The through-line is "sufficiency": producing and consuming enough for everyone to live well, rather than maximising growth for its own sake. It is a direct challenge to the idea that GDP growth alone is the measure of progress.

Why this matters intensely for India

For Indian readers, this is not an abstract Western debate. The same report ranks India among the most unequal countries in the world, and the gap has barely shifted in a decade.

By the report's figures, India's top 1% holds about 40% of national wealth, while the richest 10% capture roughly 58% of national income. The bottom half of the population, meanwhile, takes home only around 15% of income. Crucially, the distance between the top 10% and the bottom 50% stayed broadly stable between 2014 and 2024 — meaning a decade of headline growth did little to narrow the divide.

That makes India a textbook case for the report's argument. A country can post strong aggregate growth and still leave most of its people far behind if the gains pool at the top. India is also among the nations most exposed to extreme heat, water stress and crop shocks, so the climate half of the report's equation lands here with particular force.

The fierce debate it will trigger

None of this will go unchallenged, and the report's authors know it. Critics will argue that 90% wealth taxes risk capital flight, that shorter working hours are a luxury developing economies cannot yet afford, and that a transition funded at 10% of global GDP is politically fantastical in a world of rising nationalism.

There are real tensions worth weighing honestly:

  1. Ambition vs feasibility — the modelling shows what is technically possible, but says little about how to win the votes to enact it.
  2. Global vs national — a planet-scale plan still has to be implemented country by country, where priorities clash.
  3. Degrowth fears — "sufficiency" and shorter hours sound to some like asking poorer nations to cap their rise before catching up.

The authors' response is essentially that the alternative — drifting toward climate breakdown and ever-sharper social tension — is the truly unrealistic path. They frame their plan as the pragmatic option, not the radical one.

What comes next

Reports like this rarely become policy overnight. Their real influence is slower: they reshape what counts as a serious idea. A decade ago, a global billionaire tax was fringe; it has since reached G20 finance discussions, partly on the back of this same research group's earlier work.

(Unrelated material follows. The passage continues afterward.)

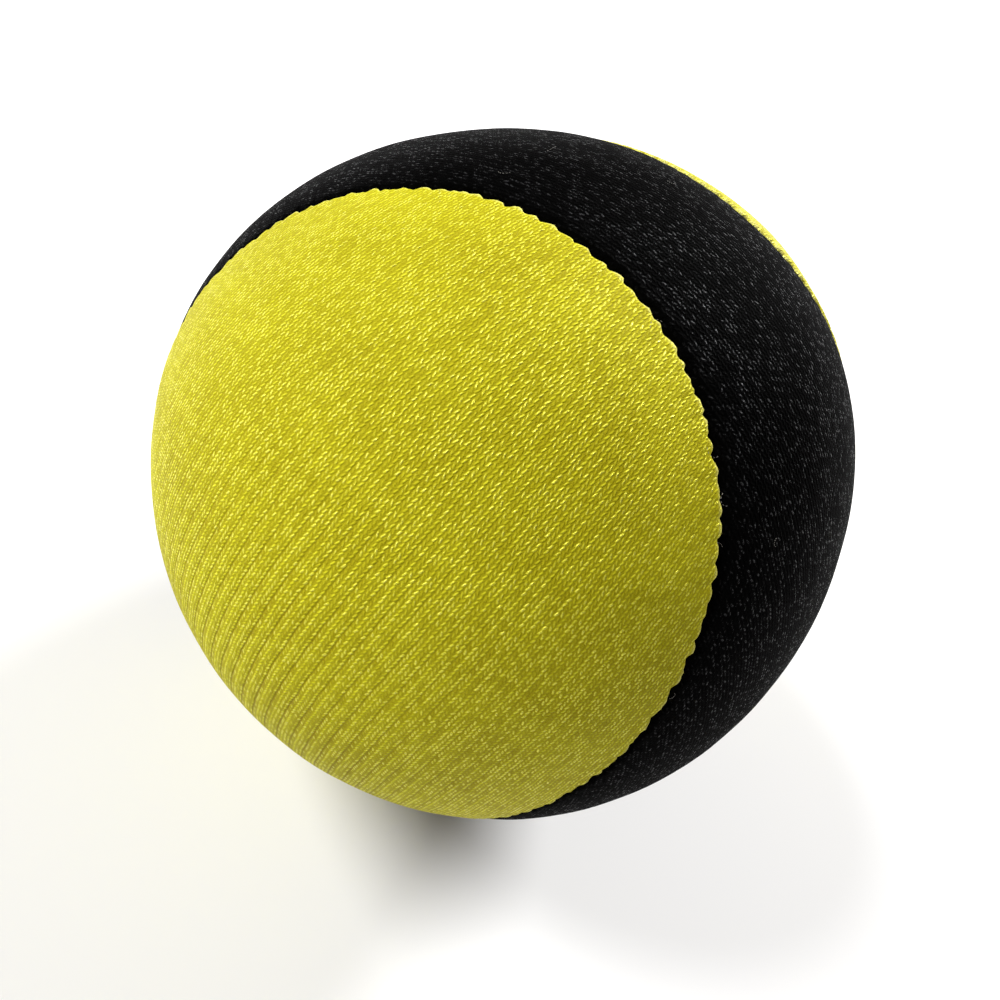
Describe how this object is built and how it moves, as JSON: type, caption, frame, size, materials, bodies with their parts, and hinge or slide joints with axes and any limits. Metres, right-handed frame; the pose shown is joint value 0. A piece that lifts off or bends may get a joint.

The likely path forward is incremental adoption of individual pieces — a wealth-tax pilot here, a four-day-week experiment there, a green-investment fund somewhere else — rather than the whole package at once. For India, the most immediate takeaway is simpler and sharper than any single proposal: growth alone is not closing the gap, and the report offers a vocabulary for asking who, exactly, that growth is for.

Whether you find its prescriptions inspiring or impractical, the report's core provocation is hard to dismiss. If an equal and habitable world really is materially possible, then the failure to build one stops being a technical problem and becomes a political choice.

Frequently Asked Questions

What is the World Inequality Report 2026?

It is the third flagship report from the Paris-based World Inequality Lab, edited by economists including Thomas Piketty and Lucas Chancel. The 2026 edition argues that a high-living-standard, low-emission world is achievable through redistribution and a shift in how economies grow.

How would incomes double without wrecking the climate?

The report models redistributing wealth and income, cutting working hours and material extraction, changing diets and land use, and steering investment into health and education rather than mining and heavy industry. Together these are modelled to keep warming below 2C while lifting most people's incomes.

What does the report say about India?

It ranks India among the world's most unequal economies. The top 1% holds roughly 40% of national wealth and the top 10% captures about 58% of income, while the bottom half gets around 15% — and that gap has barely moved since 2014.